Quote only the part that opens with the line containing "pull_detent_clip();" and closes with the line containing "imported = [obj". Keep both of those lines.

[Collected data entries]
_ _ _ _ _ _ _
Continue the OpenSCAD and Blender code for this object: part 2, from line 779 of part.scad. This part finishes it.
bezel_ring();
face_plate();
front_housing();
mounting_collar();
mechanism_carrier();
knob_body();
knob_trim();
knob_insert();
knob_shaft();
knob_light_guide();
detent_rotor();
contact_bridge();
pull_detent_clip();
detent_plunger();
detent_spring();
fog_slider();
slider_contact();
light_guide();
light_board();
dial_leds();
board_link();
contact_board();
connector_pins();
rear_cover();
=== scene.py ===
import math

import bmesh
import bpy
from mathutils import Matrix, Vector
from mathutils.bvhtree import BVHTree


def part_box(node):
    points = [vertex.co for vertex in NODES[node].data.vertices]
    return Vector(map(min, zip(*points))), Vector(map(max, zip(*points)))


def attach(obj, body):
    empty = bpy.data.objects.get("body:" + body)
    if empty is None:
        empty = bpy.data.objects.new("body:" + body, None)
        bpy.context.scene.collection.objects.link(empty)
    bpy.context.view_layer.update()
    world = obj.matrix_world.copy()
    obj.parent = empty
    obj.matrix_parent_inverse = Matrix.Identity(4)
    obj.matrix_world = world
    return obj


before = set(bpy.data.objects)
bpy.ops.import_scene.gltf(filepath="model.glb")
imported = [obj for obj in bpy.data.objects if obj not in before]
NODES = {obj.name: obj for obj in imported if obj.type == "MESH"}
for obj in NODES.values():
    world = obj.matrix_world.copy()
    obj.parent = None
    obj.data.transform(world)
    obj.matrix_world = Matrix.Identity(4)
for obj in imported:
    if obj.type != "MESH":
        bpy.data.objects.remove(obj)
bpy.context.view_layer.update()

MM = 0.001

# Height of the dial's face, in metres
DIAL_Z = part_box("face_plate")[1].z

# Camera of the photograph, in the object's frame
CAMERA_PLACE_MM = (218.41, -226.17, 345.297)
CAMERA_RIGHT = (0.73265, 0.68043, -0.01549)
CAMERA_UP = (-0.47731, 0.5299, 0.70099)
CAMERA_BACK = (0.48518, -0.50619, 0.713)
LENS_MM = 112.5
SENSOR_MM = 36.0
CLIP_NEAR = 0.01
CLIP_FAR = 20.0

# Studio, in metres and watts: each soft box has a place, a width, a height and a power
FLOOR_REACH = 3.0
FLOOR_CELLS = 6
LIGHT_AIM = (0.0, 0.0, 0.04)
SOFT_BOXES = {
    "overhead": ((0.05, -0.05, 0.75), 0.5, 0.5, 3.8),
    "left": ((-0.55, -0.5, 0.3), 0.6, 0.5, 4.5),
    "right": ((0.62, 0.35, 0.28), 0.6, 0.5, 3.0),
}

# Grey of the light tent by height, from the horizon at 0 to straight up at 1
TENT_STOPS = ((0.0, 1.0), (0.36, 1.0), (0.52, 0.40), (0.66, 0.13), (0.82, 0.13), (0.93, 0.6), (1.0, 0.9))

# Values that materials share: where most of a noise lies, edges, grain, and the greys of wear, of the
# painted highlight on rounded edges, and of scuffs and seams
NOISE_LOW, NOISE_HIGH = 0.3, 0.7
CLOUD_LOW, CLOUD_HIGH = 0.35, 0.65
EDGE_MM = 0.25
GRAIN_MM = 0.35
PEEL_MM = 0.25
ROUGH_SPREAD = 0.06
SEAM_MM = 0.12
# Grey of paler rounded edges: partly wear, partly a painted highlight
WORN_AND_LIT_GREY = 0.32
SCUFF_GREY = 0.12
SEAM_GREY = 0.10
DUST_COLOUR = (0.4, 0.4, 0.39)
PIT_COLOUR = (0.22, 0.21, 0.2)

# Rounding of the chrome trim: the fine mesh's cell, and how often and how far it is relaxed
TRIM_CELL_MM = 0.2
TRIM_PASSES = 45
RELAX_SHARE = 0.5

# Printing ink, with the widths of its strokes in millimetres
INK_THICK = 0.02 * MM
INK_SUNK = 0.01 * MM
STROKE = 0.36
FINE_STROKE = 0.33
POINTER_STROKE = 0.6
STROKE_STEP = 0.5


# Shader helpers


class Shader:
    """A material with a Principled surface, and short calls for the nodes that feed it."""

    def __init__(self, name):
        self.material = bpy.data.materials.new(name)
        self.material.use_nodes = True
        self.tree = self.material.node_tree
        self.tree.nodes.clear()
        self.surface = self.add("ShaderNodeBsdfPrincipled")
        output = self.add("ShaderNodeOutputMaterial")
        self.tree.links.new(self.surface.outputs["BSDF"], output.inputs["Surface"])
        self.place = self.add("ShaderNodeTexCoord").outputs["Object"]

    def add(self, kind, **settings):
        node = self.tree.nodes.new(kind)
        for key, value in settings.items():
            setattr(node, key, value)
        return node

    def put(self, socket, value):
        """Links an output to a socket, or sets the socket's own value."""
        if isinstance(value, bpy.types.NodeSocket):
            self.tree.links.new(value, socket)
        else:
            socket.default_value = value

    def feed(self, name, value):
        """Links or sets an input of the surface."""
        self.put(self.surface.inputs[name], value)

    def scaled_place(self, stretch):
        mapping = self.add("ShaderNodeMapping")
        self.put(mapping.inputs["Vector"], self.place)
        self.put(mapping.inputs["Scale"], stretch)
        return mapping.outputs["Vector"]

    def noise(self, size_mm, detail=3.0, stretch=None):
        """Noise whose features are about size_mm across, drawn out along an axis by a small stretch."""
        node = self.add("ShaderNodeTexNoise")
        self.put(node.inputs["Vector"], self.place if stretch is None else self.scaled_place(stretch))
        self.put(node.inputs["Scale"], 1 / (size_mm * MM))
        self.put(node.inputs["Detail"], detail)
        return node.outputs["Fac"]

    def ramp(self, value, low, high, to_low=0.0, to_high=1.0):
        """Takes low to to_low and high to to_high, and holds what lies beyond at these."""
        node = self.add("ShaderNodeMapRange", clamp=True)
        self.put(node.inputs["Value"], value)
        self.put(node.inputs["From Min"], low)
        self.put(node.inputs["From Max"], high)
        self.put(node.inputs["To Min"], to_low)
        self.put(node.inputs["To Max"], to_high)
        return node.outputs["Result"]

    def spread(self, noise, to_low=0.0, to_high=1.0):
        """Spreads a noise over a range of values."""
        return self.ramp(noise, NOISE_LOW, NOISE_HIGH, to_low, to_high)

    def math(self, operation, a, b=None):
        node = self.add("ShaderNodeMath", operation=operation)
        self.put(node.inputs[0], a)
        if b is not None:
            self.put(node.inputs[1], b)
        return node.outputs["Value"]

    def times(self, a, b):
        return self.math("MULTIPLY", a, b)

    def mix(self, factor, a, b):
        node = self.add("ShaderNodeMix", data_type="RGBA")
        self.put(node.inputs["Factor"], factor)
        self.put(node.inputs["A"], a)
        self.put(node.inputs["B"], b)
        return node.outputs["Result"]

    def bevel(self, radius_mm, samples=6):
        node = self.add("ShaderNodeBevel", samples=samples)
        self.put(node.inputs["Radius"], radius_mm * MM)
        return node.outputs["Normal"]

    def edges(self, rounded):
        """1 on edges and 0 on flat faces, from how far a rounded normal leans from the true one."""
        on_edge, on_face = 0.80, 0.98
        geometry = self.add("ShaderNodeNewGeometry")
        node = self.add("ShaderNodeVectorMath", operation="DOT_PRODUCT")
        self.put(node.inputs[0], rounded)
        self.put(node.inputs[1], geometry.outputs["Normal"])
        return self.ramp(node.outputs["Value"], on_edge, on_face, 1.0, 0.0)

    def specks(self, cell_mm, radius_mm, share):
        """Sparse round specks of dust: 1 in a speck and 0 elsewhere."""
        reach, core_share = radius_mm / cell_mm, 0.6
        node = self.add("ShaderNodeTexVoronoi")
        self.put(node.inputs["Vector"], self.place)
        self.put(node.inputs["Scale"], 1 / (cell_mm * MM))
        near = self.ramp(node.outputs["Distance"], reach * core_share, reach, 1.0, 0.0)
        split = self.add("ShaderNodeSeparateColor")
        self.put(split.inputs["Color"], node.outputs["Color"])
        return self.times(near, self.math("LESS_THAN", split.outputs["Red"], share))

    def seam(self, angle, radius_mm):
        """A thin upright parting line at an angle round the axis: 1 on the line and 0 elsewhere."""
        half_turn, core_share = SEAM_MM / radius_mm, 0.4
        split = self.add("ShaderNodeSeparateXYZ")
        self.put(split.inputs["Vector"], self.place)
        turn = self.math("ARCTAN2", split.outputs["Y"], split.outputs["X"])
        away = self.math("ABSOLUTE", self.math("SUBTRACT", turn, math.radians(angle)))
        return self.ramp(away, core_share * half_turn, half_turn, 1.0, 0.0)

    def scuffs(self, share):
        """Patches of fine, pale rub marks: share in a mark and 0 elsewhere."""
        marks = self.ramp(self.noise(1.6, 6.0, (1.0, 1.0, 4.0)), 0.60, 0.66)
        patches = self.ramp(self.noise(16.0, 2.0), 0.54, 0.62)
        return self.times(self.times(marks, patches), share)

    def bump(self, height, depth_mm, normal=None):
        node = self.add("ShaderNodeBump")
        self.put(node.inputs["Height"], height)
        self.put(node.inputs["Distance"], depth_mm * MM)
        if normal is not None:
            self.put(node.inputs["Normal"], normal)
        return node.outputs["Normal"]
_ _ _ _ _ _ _
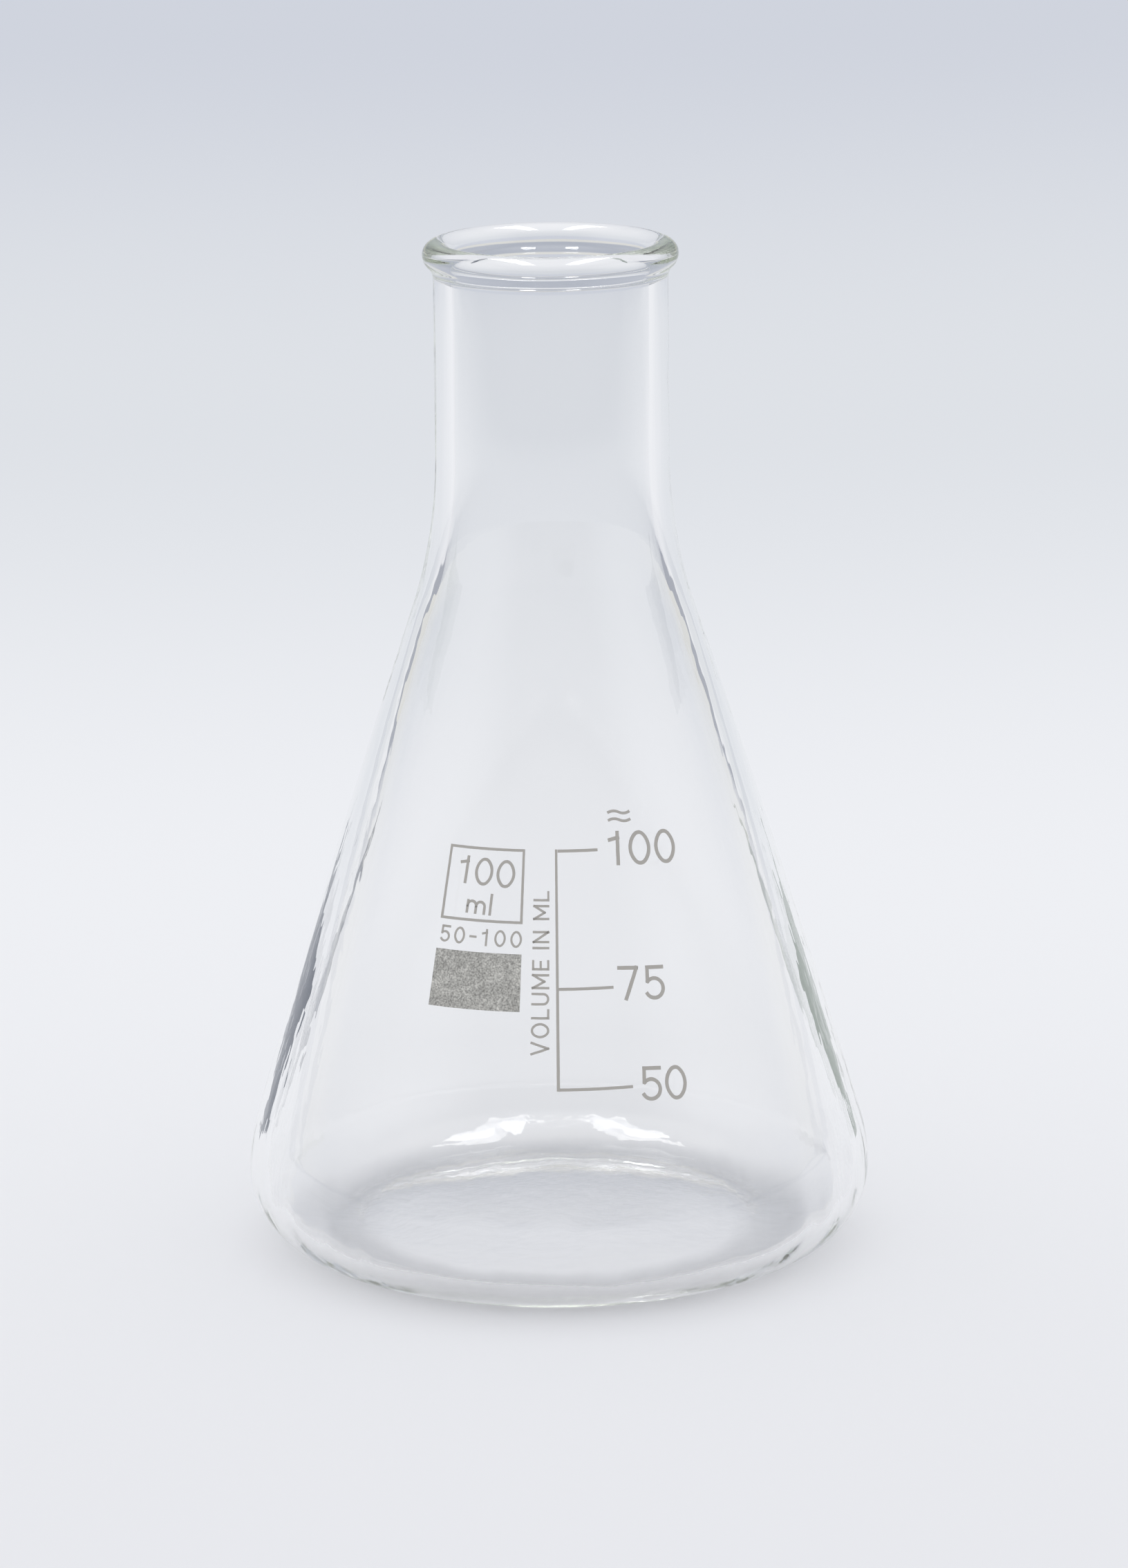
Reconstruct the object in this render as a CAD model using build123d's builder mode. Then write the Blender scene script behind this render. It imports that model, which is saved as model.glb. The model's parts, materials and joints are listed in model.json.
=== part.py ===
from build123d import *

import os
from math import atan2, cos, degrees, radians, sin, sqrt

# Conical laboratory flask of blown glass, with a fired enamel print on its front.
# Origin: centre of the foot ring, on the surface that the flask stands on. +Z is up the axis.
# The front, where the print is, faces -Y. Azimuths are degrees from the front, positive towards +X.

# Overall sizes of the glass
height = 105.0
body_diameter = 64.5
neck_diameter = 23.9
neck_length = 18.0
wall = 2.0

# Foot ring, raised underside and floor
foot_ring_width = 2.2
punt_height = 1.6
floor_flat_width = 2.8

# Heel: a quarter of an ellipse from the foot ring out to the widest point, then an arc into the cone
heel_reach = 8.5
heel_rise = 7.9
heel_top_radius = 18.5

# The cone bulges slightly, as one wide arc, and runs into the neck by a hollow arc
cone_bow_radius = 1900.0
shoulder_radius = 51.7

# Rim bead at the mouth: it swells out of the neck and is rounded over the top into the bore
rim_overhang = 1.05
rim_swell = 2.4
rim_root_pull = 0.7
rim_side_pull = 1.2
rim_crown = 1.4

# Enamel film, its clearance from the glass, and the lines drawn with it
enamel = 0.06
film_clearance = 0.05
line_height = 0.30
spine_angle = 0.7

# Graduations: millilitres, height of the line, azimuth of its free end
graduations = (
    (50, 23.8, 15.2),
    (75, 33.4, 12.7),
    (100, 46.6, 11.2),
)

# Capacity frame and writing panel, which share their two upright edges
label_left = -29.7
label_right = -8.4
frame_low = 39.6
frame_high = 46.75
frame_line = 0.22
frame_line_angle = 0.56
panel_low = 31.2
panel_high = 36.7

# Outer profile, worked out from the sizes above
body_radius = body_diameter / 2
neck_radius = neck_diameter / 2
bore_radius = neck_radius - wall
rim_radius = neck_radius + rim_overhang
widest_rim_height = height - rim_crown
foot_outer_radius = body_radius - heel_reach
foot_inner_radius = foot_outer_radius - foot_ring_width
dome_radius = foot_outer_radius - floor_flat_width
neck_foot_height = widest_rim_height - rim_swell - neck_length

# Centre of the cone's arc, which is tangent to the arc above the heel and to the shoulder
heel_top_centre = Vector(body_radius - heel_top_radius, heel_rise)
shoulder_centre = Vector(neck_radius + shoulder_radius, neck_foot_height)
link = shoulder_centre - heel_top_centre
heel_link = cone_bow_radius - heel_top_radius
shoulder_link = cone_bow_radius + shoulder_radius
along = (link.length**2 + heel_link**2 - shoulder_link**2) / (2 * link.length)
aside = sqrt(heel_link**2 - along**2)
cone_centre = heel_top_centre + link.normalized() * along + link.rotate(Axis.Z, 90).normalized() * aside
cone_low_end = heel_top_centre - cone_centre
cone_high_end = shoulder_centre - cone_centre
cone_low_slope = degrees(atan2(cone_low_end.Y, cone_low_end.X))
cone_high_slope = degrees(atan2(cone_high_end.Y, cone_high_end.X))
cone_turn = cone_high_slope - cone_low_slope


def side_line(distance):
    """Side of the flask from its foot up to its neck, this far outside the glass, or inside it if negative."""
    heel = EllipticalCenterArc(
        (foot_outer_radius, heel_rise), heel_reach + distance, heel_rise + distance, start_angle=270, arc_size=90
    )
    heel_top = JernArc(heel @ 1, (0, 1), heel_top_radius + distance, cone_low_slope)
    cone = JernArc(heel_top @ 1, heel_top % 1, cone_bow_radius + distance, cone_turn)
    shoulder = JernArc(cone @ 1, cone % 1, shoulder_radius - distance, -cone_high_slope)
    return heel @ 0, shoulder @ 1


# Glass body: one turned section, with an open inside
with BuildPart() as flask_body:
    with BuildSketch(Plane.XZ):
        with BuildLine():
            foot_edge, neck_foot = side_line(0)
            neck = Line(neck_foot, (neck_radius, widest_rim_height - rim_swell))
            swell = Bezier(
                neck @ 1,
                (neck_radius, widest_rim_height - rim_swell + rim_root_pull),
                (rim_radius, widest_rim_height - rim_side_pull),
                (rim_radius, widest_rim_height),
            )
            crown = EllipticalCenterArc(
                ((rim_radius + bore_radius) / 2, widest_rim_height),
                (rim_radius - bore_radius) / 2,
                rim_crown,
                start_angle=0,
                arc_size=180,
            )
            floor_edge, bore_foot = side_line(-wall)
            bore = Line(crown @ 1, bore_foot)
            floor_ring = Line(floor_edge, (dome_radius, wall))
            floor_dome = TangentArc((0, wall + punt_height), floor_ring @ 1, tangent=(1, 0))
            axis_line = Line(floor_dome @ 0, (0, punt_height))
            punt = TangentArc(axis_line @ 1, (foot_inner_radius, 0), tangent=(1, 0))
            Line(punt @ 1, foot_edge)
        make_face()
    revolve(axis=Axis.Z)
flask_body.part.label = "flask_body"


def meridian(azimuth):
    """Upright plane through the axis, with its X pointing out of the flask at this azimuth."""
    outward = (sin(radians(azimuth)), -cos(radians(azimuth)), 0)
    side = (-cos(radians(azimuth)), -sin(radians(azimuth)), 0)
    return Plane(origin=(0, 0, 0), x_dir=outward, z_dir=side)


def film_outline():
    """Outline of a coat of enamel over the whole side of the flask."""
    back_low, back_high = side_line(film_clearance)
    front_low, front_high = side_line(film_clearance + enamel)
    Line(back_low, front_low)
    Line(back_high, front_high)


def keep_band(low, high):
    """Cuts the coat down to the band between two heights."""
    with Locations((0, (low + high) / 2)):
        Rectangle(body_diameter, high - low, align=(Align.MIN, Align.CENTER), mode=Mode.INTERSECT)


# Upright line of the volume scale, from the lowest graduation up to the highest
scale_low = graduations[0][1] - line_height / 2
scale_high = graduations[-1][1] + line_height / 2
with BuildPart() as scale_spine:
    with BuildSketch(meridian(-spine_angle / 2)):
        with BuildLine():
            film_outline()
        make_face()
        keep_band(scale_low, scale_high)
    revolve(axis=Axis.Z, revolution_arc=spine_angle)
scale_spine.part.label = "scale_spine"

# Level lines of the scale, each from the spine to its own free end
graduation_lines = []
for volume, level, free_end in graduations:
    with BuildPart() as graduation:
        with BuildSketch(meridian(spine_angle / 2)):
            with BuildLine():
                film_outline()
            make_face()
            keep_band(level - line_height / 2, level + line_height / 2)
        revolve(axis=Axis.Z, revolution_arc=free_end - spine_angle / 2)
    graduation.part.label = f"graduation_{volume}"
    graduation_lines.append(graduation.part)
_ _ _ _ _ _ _
### Solution to this task:
pull_detent_clip();
detent_plunger();
detent_spring();
fog_slider();
slider_contact();
light_guide();
light_board();
dial_leds();
board_link();
contact_board();
connector_pins();
rear_cover();
=== scene.py ===
import math

import bmesh
import bpy
from mathutils import Matrix, Vector
from mathutils.bvhtree import BVHTree


def part_box(node):
    points = [vertex.co for vertex in NODES[node].data.vertices]
    return Vector(map(min, zip(*points))), Vector(map(max, zip(*points)))


def attach(obj, body):
    empty = bpy.data.objects.get("body:" + body)
    if empty is None:
        empty = bpy.data.objects.new("body:" + body, None)
        bpy.context.scene.collection.objects.link(empty)
    bpy.context.view_layer.update()
    world = obj.matrix_world.copy()
    obj.parent = empty
    obj.matrix_parent_inverse = Matrix.Identity(4)
    obj.matrix_world = world
    return obj


before = set(bpy.data.objects)
bpy.ops.import_scene.gltf(filepath="model.glb")
imported = [obj for obj in bpy.data.objects if obj not in before]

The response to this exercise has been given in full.